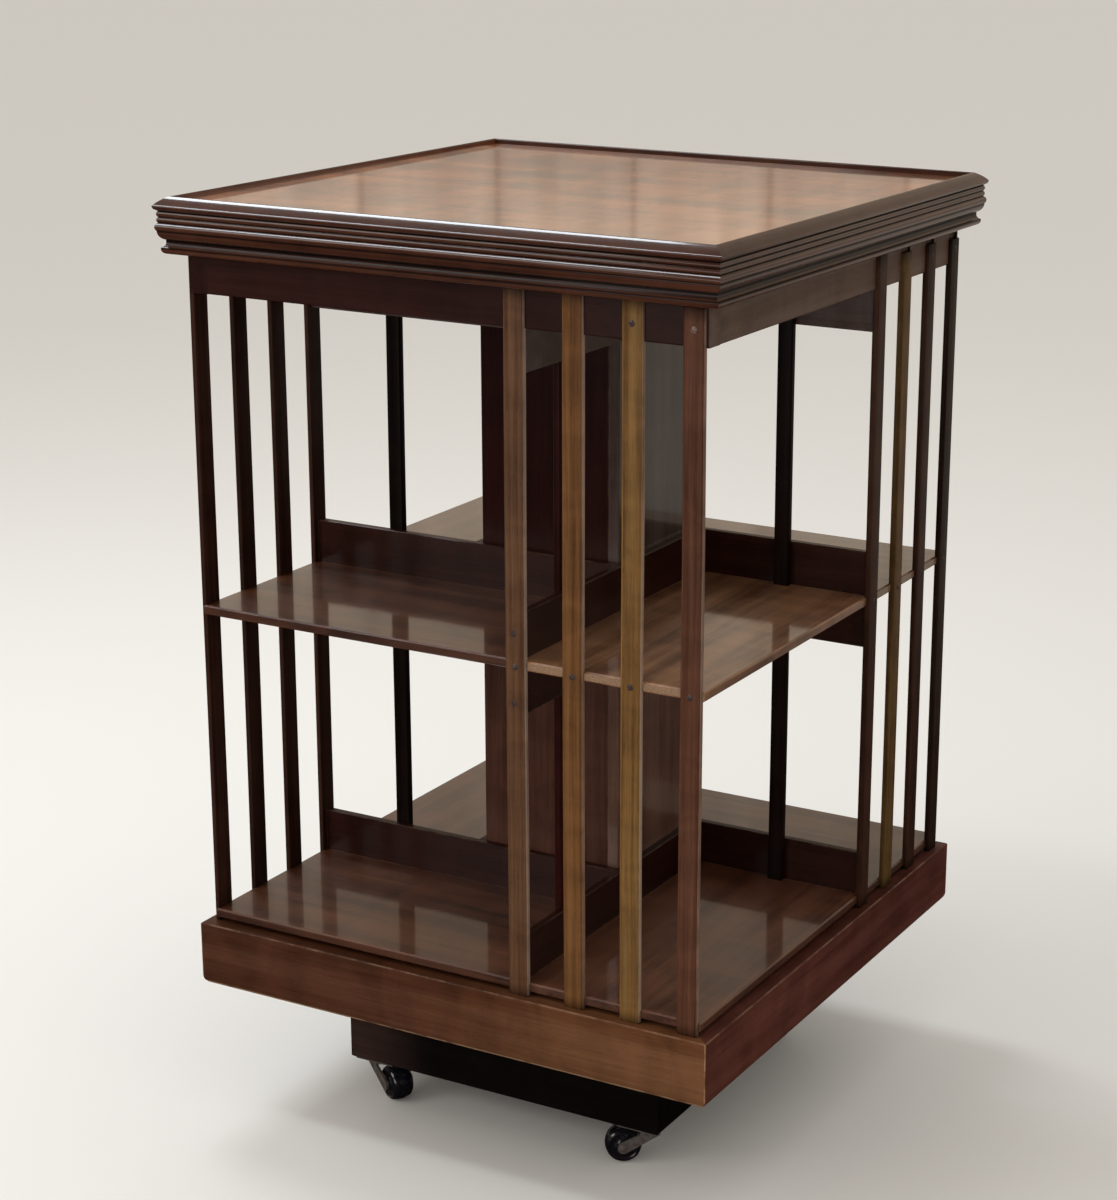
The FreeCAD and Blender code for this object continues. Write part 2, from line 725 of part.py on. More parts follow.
def base_rail():
    """A mitred side of the base box."""
    owner = new_body("base_rail")
    section = [
        (f"-({HALF_BASE} - base_ease)", BASE_LOW),
        (f"-{BASE_INSIDE}", BASE_LOW),
        (f"-{BASE_INSIDE}", BASE_BOARD_LOW),
        (f"-{HALF_BASE}", BASE_BOARD_LOW),
        (f"-{HALF_BASE}", f"({BASE_LOW} + base_ease)"),
    ]
    prism(owner, "YZ_Plane", [section], f"-{HALF_BASE}", "base_side")
    mitre(owner, HALF_BASE, BASE_INSIDE, BASE_LOW, BASE_BOARD_LOW)
    return owner


def base_board():
    """The board that closes the base box and carries the shaft."""
    owner = new_body("base_board")
    bore = ("circle", "0", "0", "(shaft_radius + running_clearance)")
    prism(owner, "XY_Plane", [centred_square(HALF_BASE), bore], BASE_BOARD_LOW, "base_board_thickness")
    return owner


def corner_blocks():
    """The blocks glued into the corners of the base box, over the castors."""
    owner = new_body("corner_blocks")
    near = f"({BASE_INSIDE} - corner_block)"
    plan = rectangle(near, near, BASE_INSIDE, BASE_INSIDE)
    first = prism(owner, "XY_Plane", [plan], BASE_LOW, "base_rail_height")
    ring(owner, [first], 4)
    return owner


# ---------------------------------------------------------------- castors

def at_swivel(owner, number, along_trail="0", height="0", tilt=0):
    """Sets a piece at its castor, turned to the castor's trail and moved along it."""
    side_x, side_y = CASTOR_SIGNS[number]
    angle = TRAIL_ANGLES[number]
    turn = Rotation(Vector(0, 0, 1), size(angle)) * Rotation(Vector(1, 0, 0), tilt)
    owner.Placement = Placement(Vector(0, 0, 0), turn)
    place_x = f"{side_x} * {SWIVEL} + {along_trail} * cos({angle} * 1deg)"
    place_y = f"{side_y} * {SWIVEL} + {along_trail} * sin({angle} * 1deg)"
    owner.setExpression("Placement.Base.x", tied(place_x))
    owner.setExpression("Placement.Base.y", tied(place_y))
    owner.setExpression("Placement.Base.z", tied(height))
    return owner


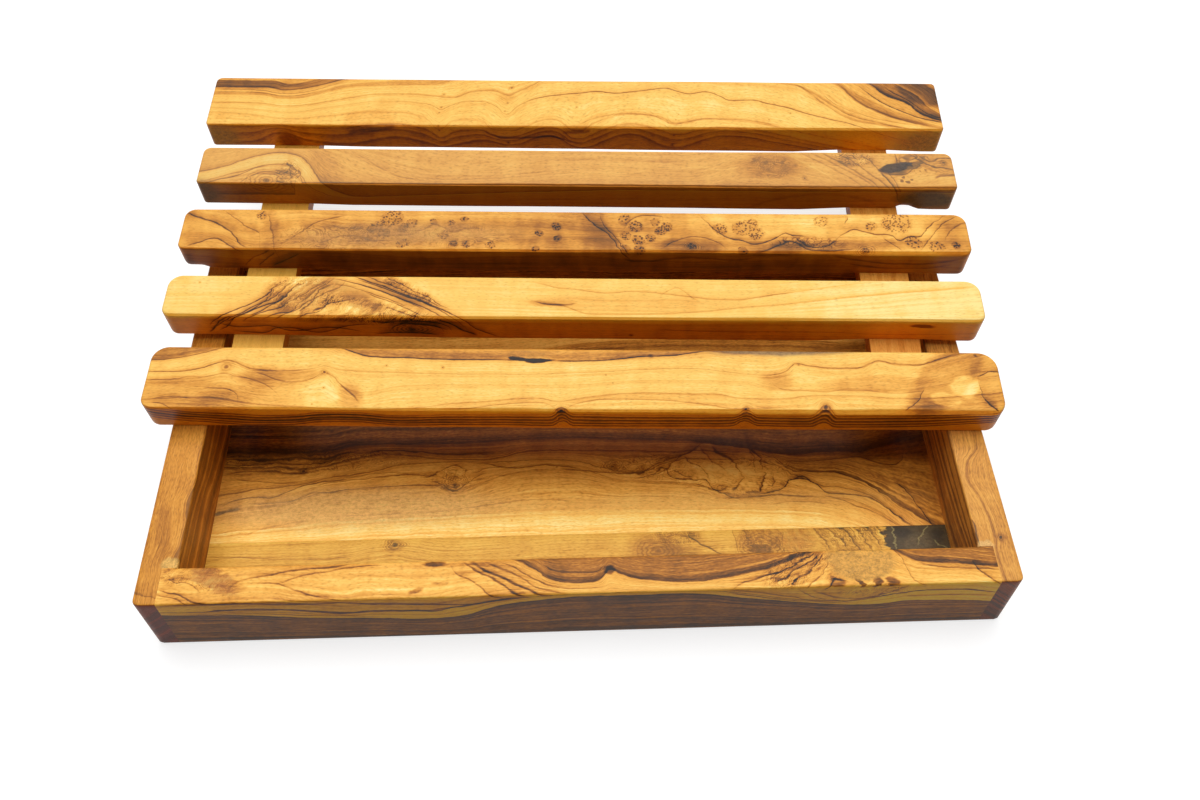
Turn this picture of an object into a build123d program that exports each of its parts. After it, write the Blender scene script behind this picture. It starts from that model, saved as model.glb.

• **EXERCISE AIM**: Output the records exactly, including every line.

• **WRITTEN SOLUTION**:
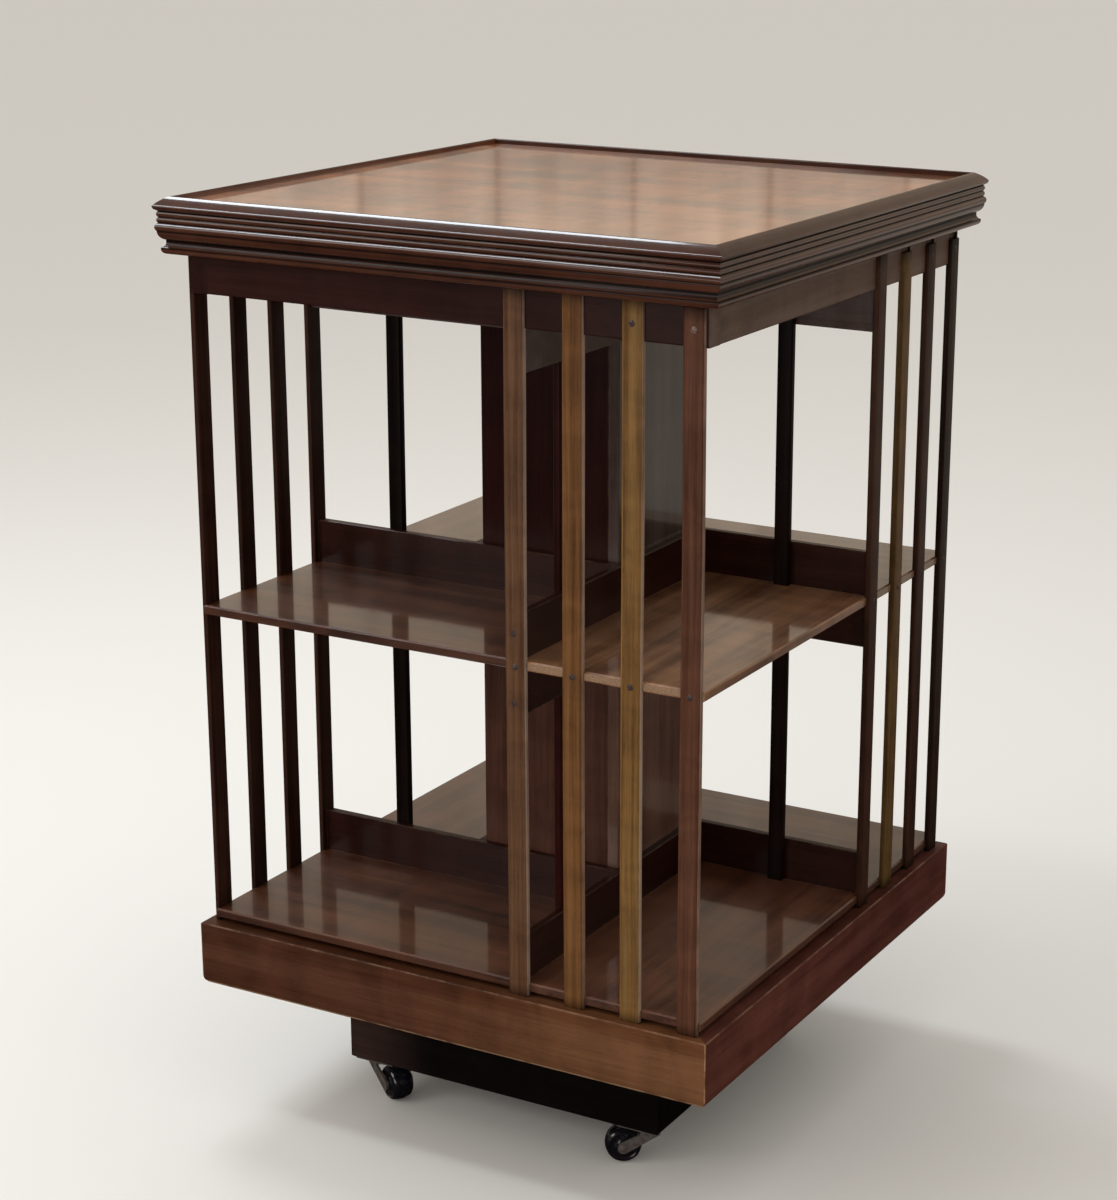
The FreeCAD and Blender code for this object continues. Write part 2, from line 725 of part.py on. More parts follow.
def base_rail():
    """A mitred side of the base box."""
    owner = new_body("base_rail")
    section = [
        (f"-({HALF_BASE} - base_ease)", BASE_LOW),
        (f"-{BASE_INSIDE}", BASE_LOW),
        (f"-{BASE_INSIDE}", BASE_BOARD_LOW),
        (f"-{HALF_BASE}", BASE_BOARD_LOW),
        (f"-{HALF_BASE}", f"({BASE_LOW} + base_ease)"),
    ]
    prism(owner, "YZ_Plane", [section], f"-{HALF_BASE}", "base_side")
    mitre(owner, HALF_BASE, BASE_INSIDE, BASE_LOW, BASE_BOARD_LOW)
    return owner


def base_board():
    """The board that closes the base box and carries the shaft."""
    owner = new_body("base_board")
    bore = ("circle", "0", "0", "(shaft_radius + running_clearance)")
    prism(owner, "XY_Plane", [centred_square(HALF_BASE), bore], BASE_BOARD_LOW, "base_board_thickness")
    return owner


def corner_blocks():
    """The blocks glued into the corners of the base box, over the castors."""
    owner = new_body("corner_blocks")
    near = f"({BASE_INSIDE} - corner_block)"
    plan = rectangle(near, near, BASE_INSIDE, BASE_INSIDE)
    first = prism(owner, "XY_Plane", [plan], BASE_LOW, "base_rail_height")
    ring(owner, [first], 4)
    return owner


# ---------------------------------------------------------------- castors

def at_swivel(owner, number, along_trail="0", height="0", tilt=0):
    """Sets a piece at its castor, turned to the castor's trail and moved along it."""
    side_x, side_y = CASTOR_SIGNS[number]
    angle = TRAIL_ANGLES[number]
    turn = Rotation(Vector(0, 0, 1), size(angle)) * Rotation(Vector(1, 0, 0), tilt)
    owner.Placement = Placement(Vector(0, 0, 0), turn)
    place_x = f"{side_x} * {SWIVEL} + {along_trail} * cos({angle} * 1deg)"
    place_y = f"{side_y} * {SWIVEL} + {along_trail} * sin({angle} * 1deg)"
    owner.setExpression("Placement.Base.x", tied(place_x))
    owner.setExpression("Placement.Base.y", tied(place_y))
    owner.setExpression("Placement.Base.z", tied(height))
    return owner


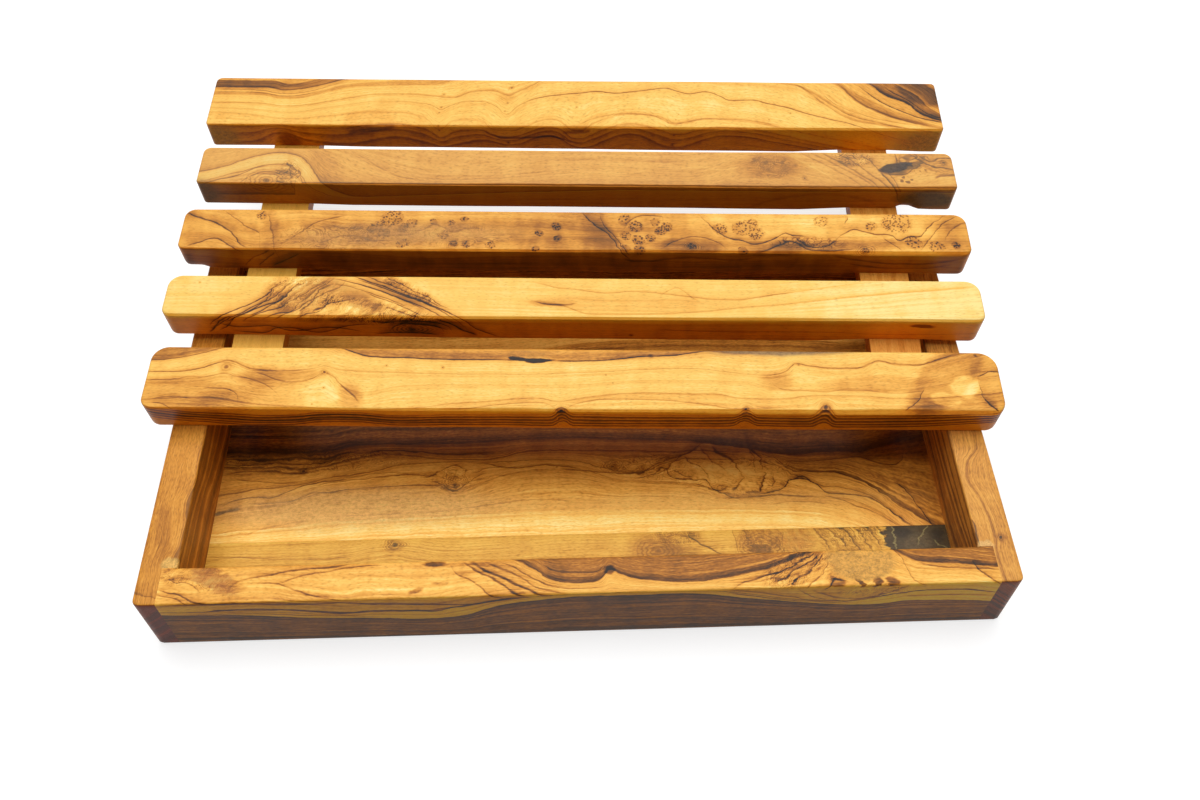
Turn this picture of an object into a build123d program that exports each of its parts. After it, write the Blender scene script behind this picture. It starts from that model, saved as model.glb.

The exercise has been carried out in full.